Internationally, the Wall Street Journal is the only major newspaper that has made a success of charging for online content with more than 900,000 well-heeled execs paying US$50 ($66) a year for access.
But that's chump change for Murdoch compared with what the Wall Street Journal could be spinning online were it to adopt the advertising-based online business model Murdoch has warmed to with his many dotcom acquisitions.
Britain's Financial Times newspaper will scale back its subscription model from next month for FT.com, allowing readers to access 30 articles a month before they start paying.
Fairfax has refrained from charging online for content from the Independent Financial Review, its local business publication, and no newspaper here has an online subscription model since APN News and Media ditched its unpopular pay wall for the Herald website.
The Independent's content is bundled into the Stuff website and the country's other financial newspaper, the National Business Review, has a regularly updated - but underdeveloped - website.
Willing spectators
If AFR.com didn't have enough problems on its hands with bug-prone software and a questionable business model, it will get another competitor in the form of the Business Spectator, a free financial news website being launched this month by a group of Australian journalists and businessmen.
It will be free to access, be updated 24 hours a day by reporters and columnists, and apparently use Myspace-like social networking tools in an attempt to develop a community of high-value readers to attract advertisers.
There's no word yet as to whether there'll be much coverage of New Zealand business news by the Business Spectator, but if the 24-hour news model sticks it could be up before our dawn competing with the Dominion Post's Business Day and the Business Herald for breakfast-time internet traffic.
Defining high costs
Both TVNZ and TV3 will be broadcasting a good deal of prime-time American TV drama in high definition on the freeview platform by the middle of next year.
But what about New Zealand programming in high definition?
TVNZ chief Rick Ellis says local producers will move to HD production "over time", but there's no firm plan beyond the release of international HD content that can now be bought for the same price as the same thing in standard definition.
Some local producers, particularly those who want to get their shows on the Discovery Channel and other United States networks, are already set up for high-definition shooting and post-production.

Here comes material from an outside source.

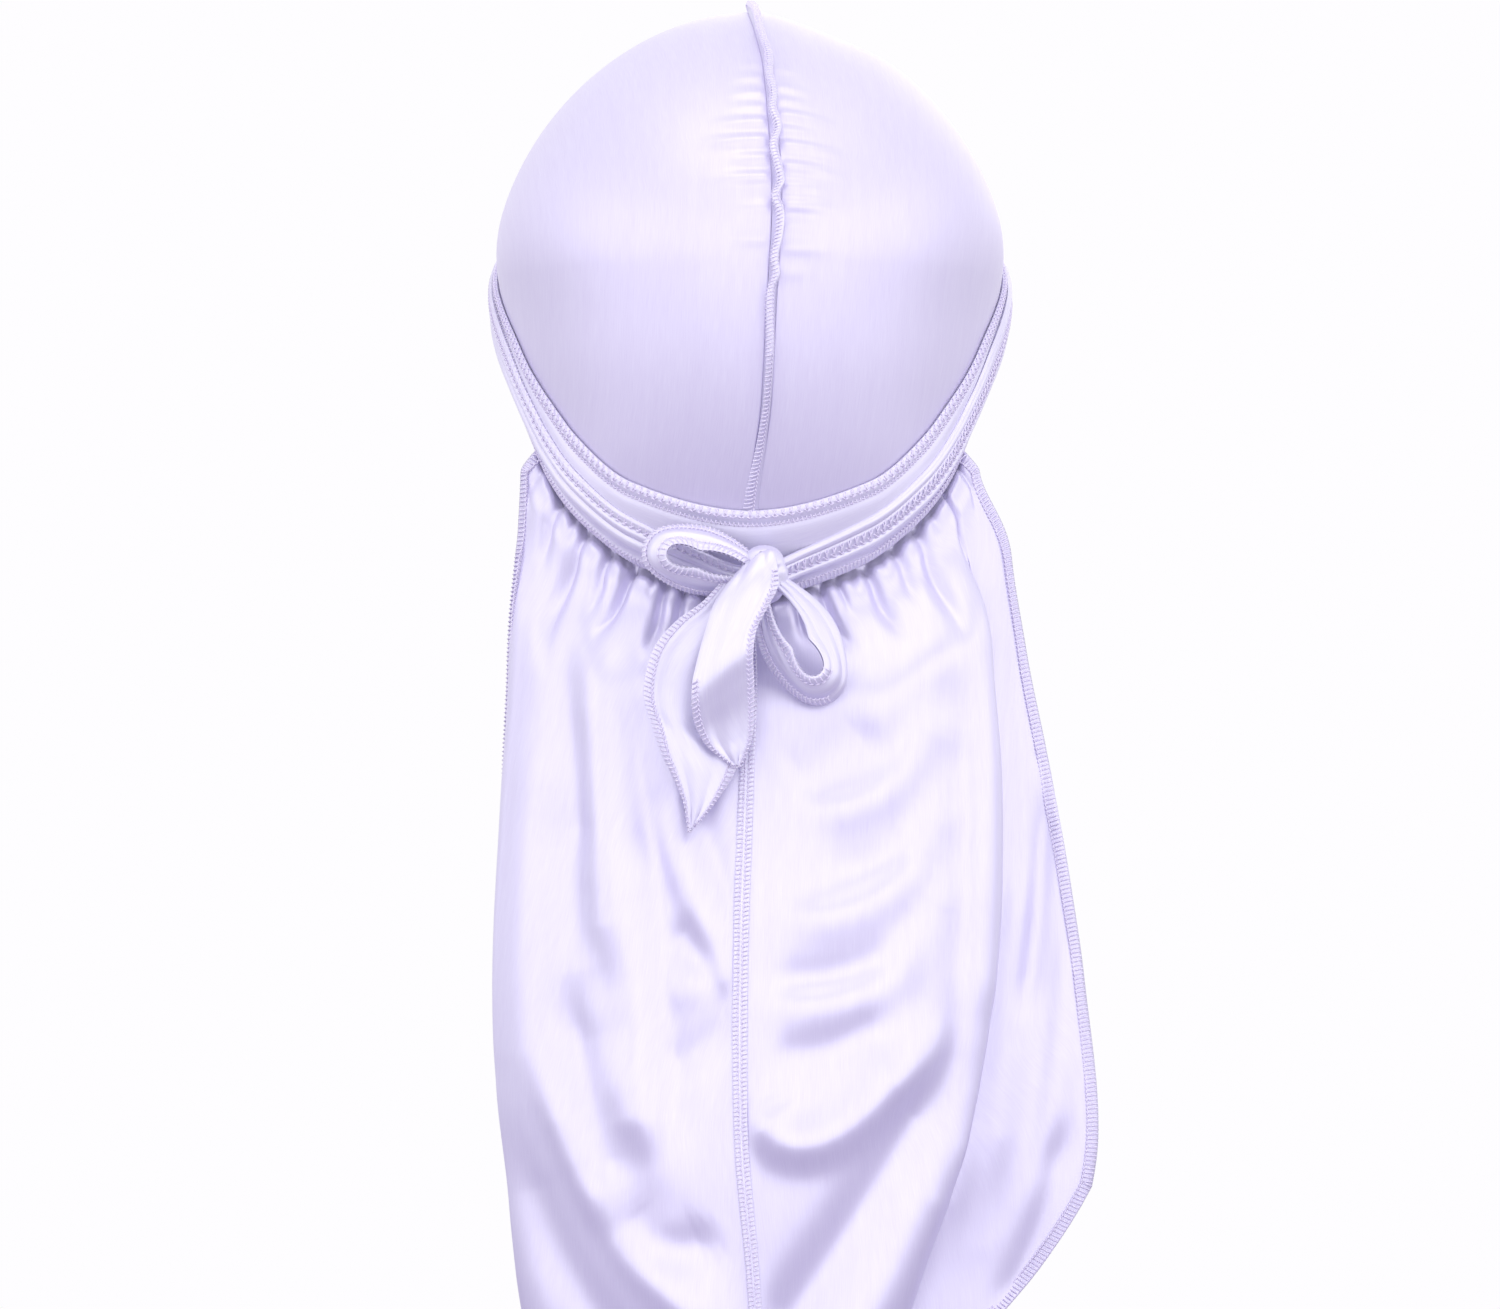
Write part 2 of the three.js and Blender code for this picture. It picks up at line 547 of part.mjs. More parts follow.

But most of the industry, which is focused on production for local TV broadcast, hasn't yet made the change.
In the early phase then, high-definition TV for both consumers and TV production companies is going to be most notable for the set-up costs.
It's that type of cost impact that contributed to Deutsche Bank slashing the rating of Australia's Ten Network to "sell" last month.
Ten plans to launch a digital channel in December, but Deutsche Bank said the network would face higher staff and programming costs in the move to HD, which Channel 9 and Seven are also moving to in the same timeframe.
Giving up on readers
The internet is certainly making a dent in newspaper circulation numbers but there's a growing willingness among publishing companies to leave out potential subscribers they'd traditionally have been advertising to, offering discounts and cold-calling to get them to sign annual subscriptions.
Some paying readers, it seems, aren't worth having. The cost of getting a newspaper subscriber has doubled in the US in the past four years to reach US$68.
On average, US papers have lost 10 per cent of their readers since 2000 - a trend mirrored by Australasian newspapers. Some US papers - including the Los Angeles Times and the New York Times - have cut back on advertising substantially and accepted the eroding circulation trend as unavoidable and therefore not worth fighting.
Take the Dallas Morning News, which last year dropped all newspaper distribution outside a 320km radius. Weekday circulation fell 15 per cent to 400,000. This year it reduced the radius to 160km and expects to take another sizeable hit in the circulation figures.
Publisher Jim Moroney is philosophical about his empire, which simply cost too much to run when he was trying to reach every nook and cranny of Texas. "I have no regrets," he said. "People who really want to read the Dallas Morning News can still get it online."
A fair sacrifice
Former All Black and Fairfax chief executive David Kirk, at present at the Rugby World Cup in France catching up with former rugby mates, says there will not be any more major acquisitions by the publishing company as it focuses on "earnings per share accretion".
That will suit Kirk, who took a slight pay cut in the last year but still brings in close to A$3 million ($3.5 million) a year. He also salary-sacrificed A$1.2 million in benefits in the last financial year to contribute to a scheme to buy Fairfax shares. His Fairfax shareholding is now more than A$1.9 million.
In New Zealand, Fairfax has promoted Press editor Paul Thompson to group executive editor, in effect giving him oversight of Fairfax's New Zealand editorial operations.
* John Drinnan's Media column returns on November 9.